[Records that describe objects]
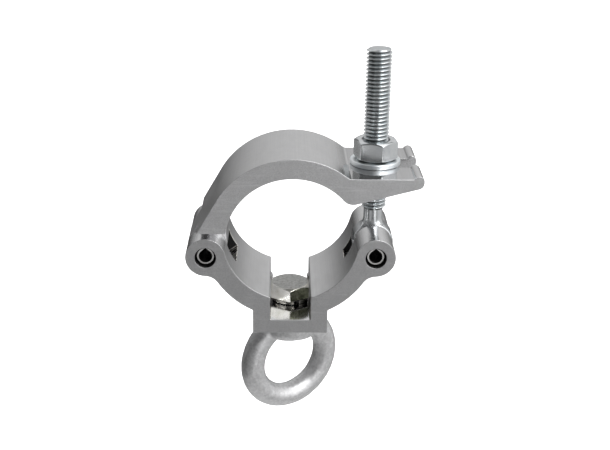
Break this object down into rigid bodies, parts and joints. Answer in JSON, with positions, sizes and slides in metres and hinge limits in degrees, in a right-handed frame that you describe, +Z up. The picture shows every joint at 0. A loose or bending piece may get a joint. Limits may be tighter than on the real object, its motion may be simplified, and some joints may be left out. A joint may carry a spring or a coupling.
{
  "type": "pipe clamp with eye nut",
  "caption": "Hinged aluminium pipe clamp: a half-round body and curved jaw close on a tube under a swing bolt and nut, with an eye nut hanging below for a shackle.",
  "frame": {"origin": "centre of the round tube seat in the lower body, at half the clamp's width", "axes": "+X to the swing bolt, +Y along the tube, +Z up the swing bolt"},
  "size_m": [0.0916, 0.041, 0.1557],
  "materials": {
    "extrusion": "satin as-extruded flanks along the tube, machined nose seat and slots, fine saw grain on the cut end faces",
    "zinc_steel": "bright zinc plate",
    "galvanised_steel": "mottled galvanised forging",
    "spring_steel": "dark rolled spring steel"
  },
  "bodies": {
    "base": {"lower_body": "extrusion", "jaw_pin": "spring_steel", "bolt_pin": "spring_steel", "hanging_bolt": "zinc_steel", "lock_washer": "spring_steel"},
    "jaw": {"upper_jaw": "extrusion"},
    "bolt": {"swing_bolt": "zinc_steel"},
    "washer": {"nut_washer": "zinc_steel"},
    "nut": {"clamp_nut": "zinc_steel"},
    "eye": {"eye_nut": "galvanised_steel"}
  },
  "joints": [
    {"name": "nut_spin", "type": "hinge", "parent": "washer", "child": "nut", "pos_m": [0.03325, 0, 0.0303], "axis": [0, 0, 1], "range_deg": [0, 8280]},
    {"name": "nut_travel", "type": "slide", "parent": "bolt", "child": "washer", "axis": [0, 0, 1], "range_m": [0, 0.0346]},
    {"name": "bolt_swing", "type": "hinge", "parent": "base", "child": "bolt", "pos_m": [0.03325, 0, -0.00841], "axis": [0, 1, 0], "range_deg": [0, 80]},
    {"name": "jaw_hinge", "type": "hinge", "parent": "base", "child": "jaw", "pos_m": [-0.03325, 0, -0.00841], "axis": [0, -1, 0], "range_deg": [0, 104.9]},
    {"name": "eye_nut_turn", "type": "hinge", "parent": "base", "child": "eye", "pos_m": [0, 0, -0.06285], "axis": [0, 0, 1], "continuous": true}
  ],
  "couplings": [
    {"joint": "nut_travel", "follows": "nut_spin", "m_per_rad": 0.00023873},
    {"joint": "bolt_swing", "follows": "nut_spin", "ratio": 0.00965}
  ]
}
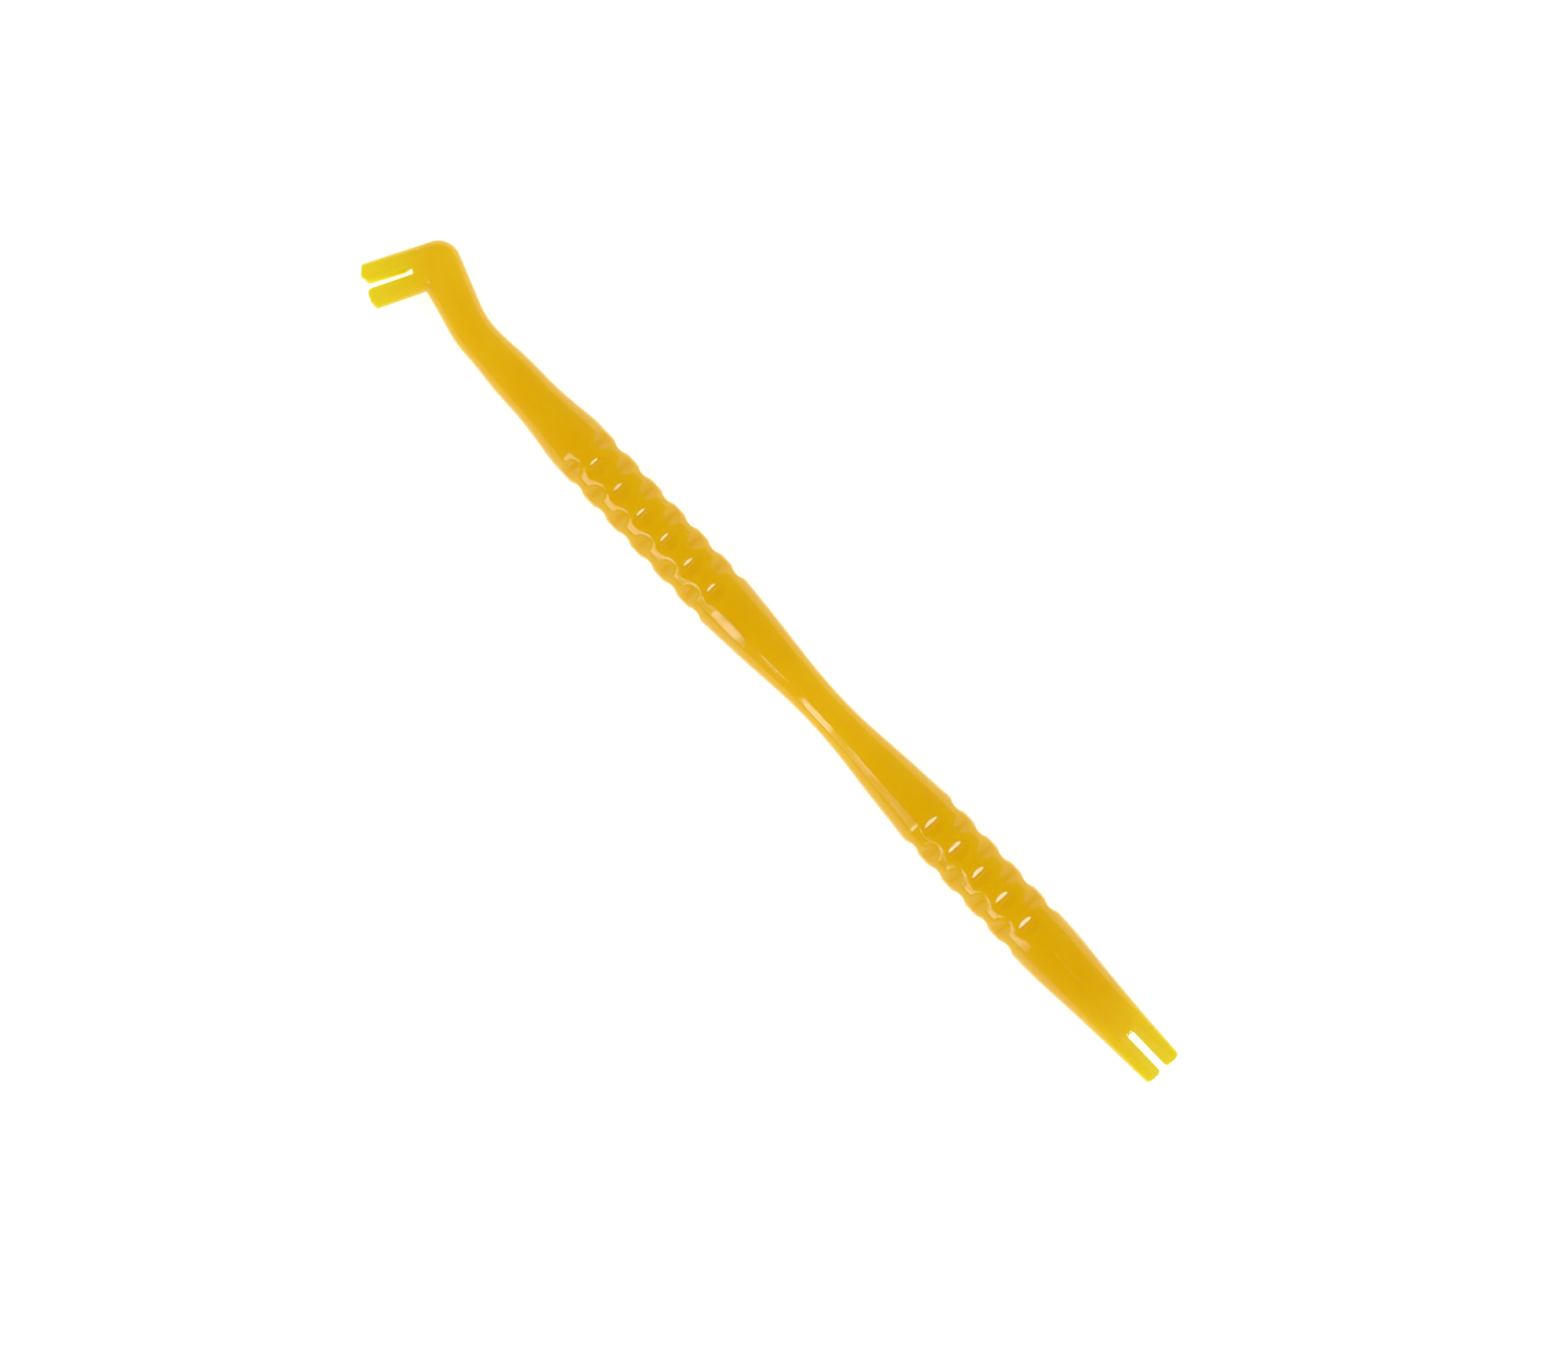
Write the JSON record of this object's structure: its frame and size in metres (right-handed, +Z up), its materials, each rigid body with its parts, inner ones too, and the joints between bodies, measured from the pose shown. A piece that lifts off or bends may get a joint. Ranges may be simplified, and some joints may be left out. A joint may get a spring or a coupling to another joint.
{
  "type": "forked spudger",
  "caption": "Double-ended translucent plastic hand tool: a straight forked blade, a dimpled round handle with a narrow waist, and an angled forked blade on a bent neck.",
  "frame": {"origin": "under the middle of the tool's box, on the surface that it lies on", "axes": "+X along the handle towards the straight fork, +Z up, square to the plane that holds the handle, the bend and both forks; the angled fork points towards -Y"},
  "size_m": [0.1252, 0.0111, 0.007],
  "materials": {
    "amber_plastic": "smooth, glossy, translucent amber yellow"
  },
  "bodies": {
    "root": {"angled_fork_outer_tine": "amber_plastic", "angled_fork_inner_tine": "amber_plastic", "angled_fork_elbow": "amber_plastic", "neck": "amber_plastic", "angled_end_grip": "amber_plastic", "waist": "amber_plastic", "straight_end_grip": "amber_plastic", "straight_fork_root": "amber_plastic", "straight_fork_left_tine": "amber_plastic", "straight_fork_right_tine": "amber_plastic"}
  },
  "joints": []
}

[To be done]: Exactly reproduce all of the entries.

[Correct output]:
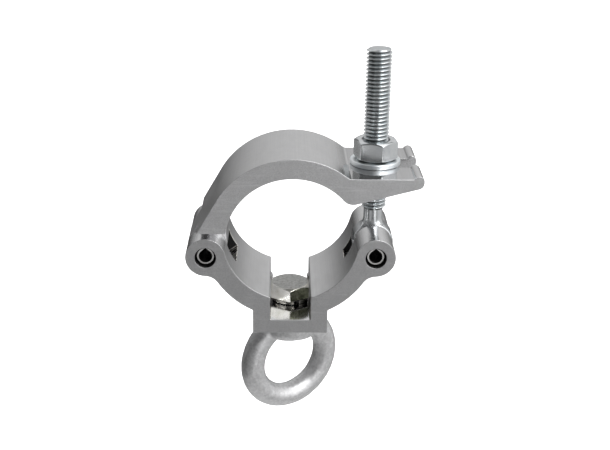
Break this object down into rigid bodies, parts and joints. Answer in JSON, with positions, sizes and slides in metres and hinge limits in degrees, in a right-handed frame that you describe, +Z up. The picture shows every joint at 0. A loose or bending piece may get a joint. Limits may be tighter than on the real object, its motion may be simplified, and some joints may be left out. A joint may carry a spring or a coupling.
{
  "type": "pipe clamp with eye nut",
  "caption": "Hinged aluminium pipe clamp: a half-round body and curved jaw close on a tube under a swing bolt and nut, with an eye nut hanging below for a shackle.",
  "frame": {"origin": "centre of the round tube seat in the lower body, at half the clamp's width", "axes": "+X to the swing bolt, +Y along the tube, +Z up the swing bolt"},
  "size_m": [0.0916, 0.041, 0.1557],
  "materials": {
    "extrusion": "satin as-extruded flanks along the tube, machined nose seat and slots, fine saw grain on the cut end faces",
    "zinc_steel": "bright zinc plate",
    "galvanised_steel": "mottled galvanised forging",
    "spring_steel": "dark rolled spring steel"
  },
  "bodies": {
    "base": {"lower_body": "extrusion", "jaw_pin": "spring_steel", "bolt_pin": "spring_steel", "hanging_bolt": "zinc_steel", "lock_washer": "spring_steel"},
    "jaw": {"upper_jaw": "extrusion"},
    "bolt": {"swing_bolt": "zinc_steel"},
    "washer": {"nut_washer": "zinc_steel"},
    "nut": {"clamp_nut": "zinc_steel"},
    "eye": {"eye_nut": "galvanised_steel"}
  },
  "joints": [
    {"name": "nut_spin", "type": "hinge", "parent": "washer", "child": "nut", "pos_m": [0.03325, 0, 0.0303], "axis": [0, 0, 1], "range_deg": [0, 8280]},
    {"name": "nut_travel", "type": "slide", "parent": "bolt", "child": "washer", "axis": [0, 0, 1], "range_m": [0, 0.0346]},
    {"name": "bolt_swing", "type": "hinge", "parent": "base", "child": "bolt", "pos_m": [0.03325, 0, -0.00841], "axis": [0, 1, 0], "range_deg": [0, 80]},
    {"name": "jaw_hinge", "type": "hinge", "parent": "base", "child": "jaw", "pos_m": [-0.03325, 0, -0.00841], "axis": [0, -1, 0], "range_deg": [0, 104.9]},
    {"name": "eye_nut_turn", "type": "hinge", "parent": "base", "child": "eye", "pos_m": [0, 0, -0.06285], "axis": [0, 0, 1], "continuous": true}
  ],
  "couplings": [
    {"joint": "nut_travel", "follows": "nut_spin", "m_per_rad": 0.00023873},
    {"joint": "bolt_swing", "follows": "nut_spin", "ratio": 0.00965}
  ]
}
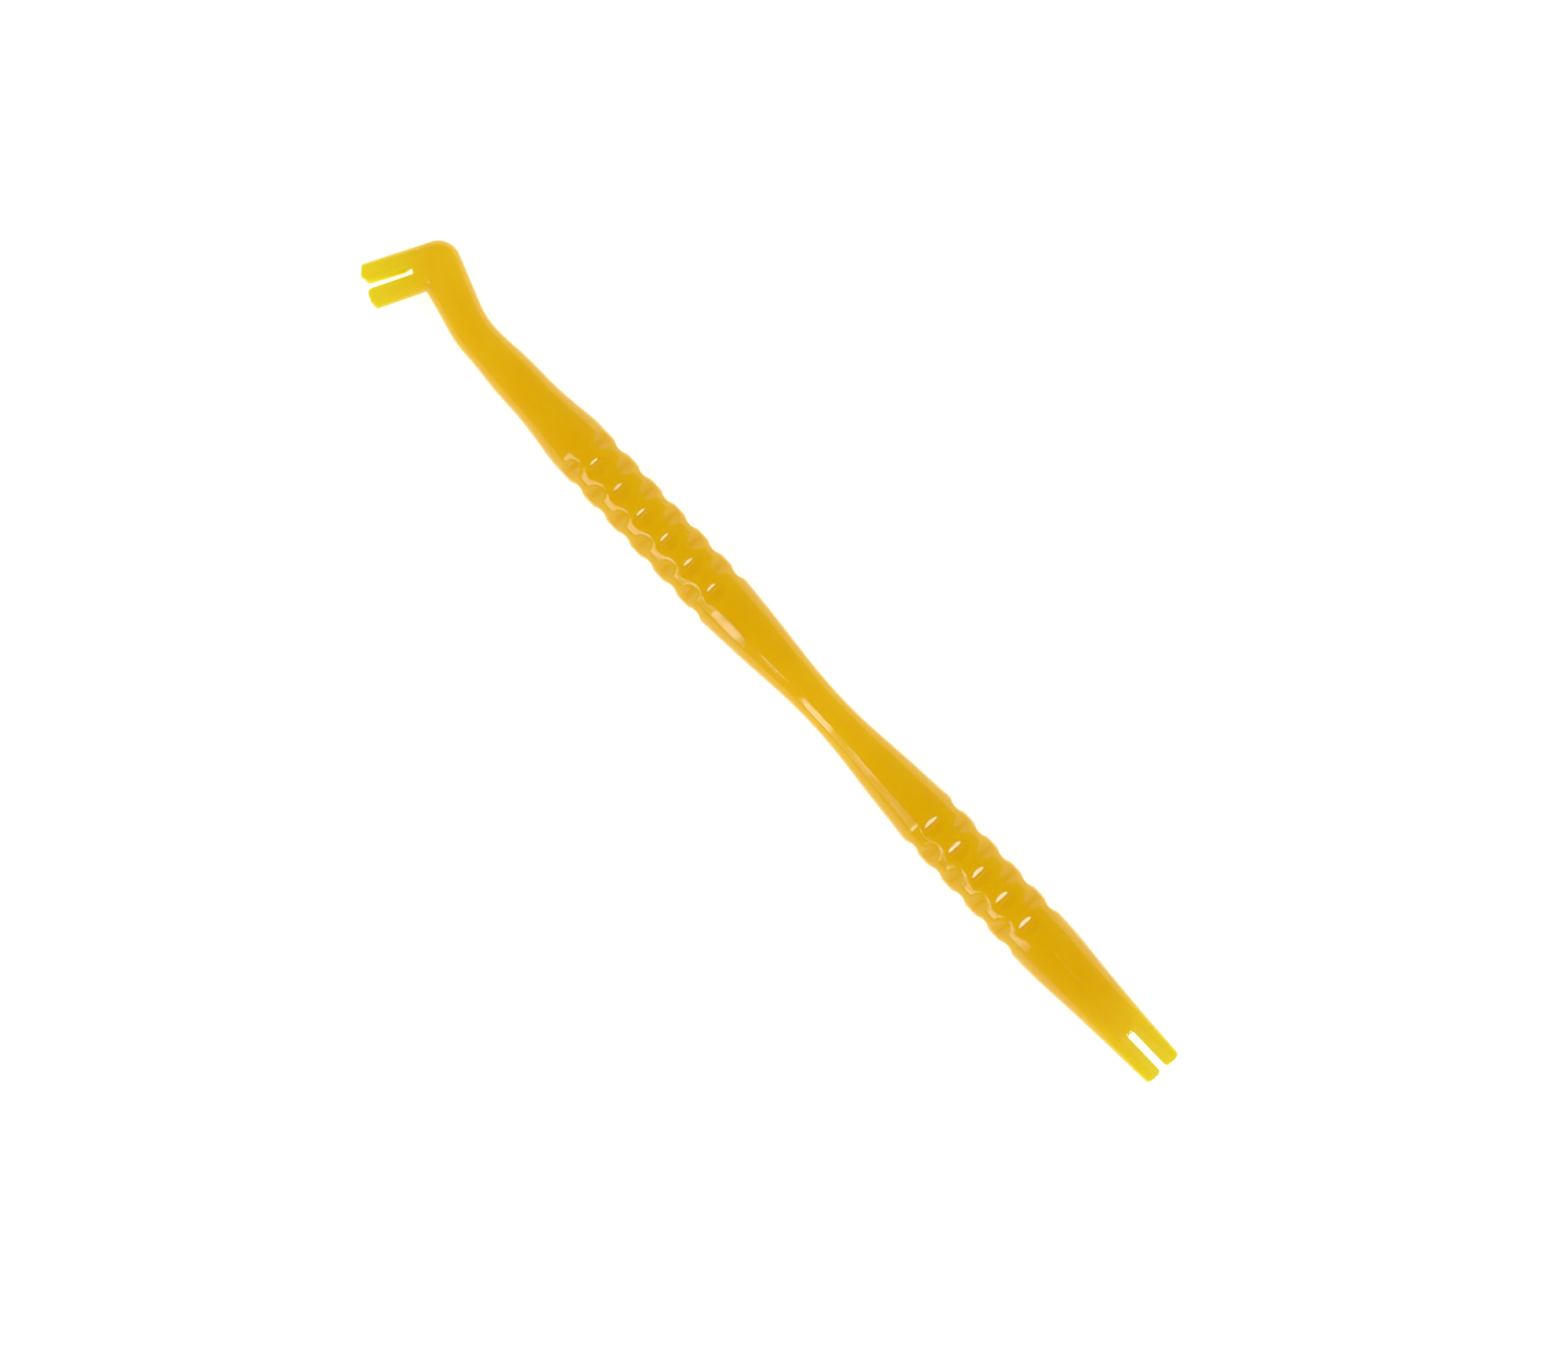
Write the JSON record of this object's structure: its frame and size in metres (right-handed, +Z up), its materials, each rigid body with its parts, inner ones too, and the joints between bodies, measured from the pose shown. A piece that lifts off or bends may get a joint. Ranges may be simplified, and some joints may be left out. A joint may get a spring or a coupling to another joint.
{
  "type": "forked spudger",
  "caption": "Double-ended translucent plastic hand tool: a straight forked blade, a dimpled round handle with a narrow waist, and an angled forked blade on a bent neck.",
  "frame": {"origin": "under the middle of the tool's box, on the surface that it lies on", "axes": "+X along the handle towards the straight fork, +Z up, square to the plane that holds the handle, the bend and both forks; the angled fork points towards -Y"},
  "size_m": [0.1252, 0.0111, 0.007],
  "materials": {
    "amber_plastic": "smooth, glossy, translucent amber yellow"
  },
  "bodies": {
    "root": {"angled_fork_outer_tine": "amber_plastic", "angled_fork_inner_tine": "amber_plastic", "angled_fork_elbow": "amber_plastic", "neck": "amber_plastic", "angled_end_grip": "amber_plastic", "waist": "amber_plastic", "straight_end_grip": "amber_plastic", "straight_fork_root": "amber_plastic", "straight_fork_left_tine": "amber_plastic", "straight_fork_right_tine": "amber_plastic"}
  },
  "joints": []
}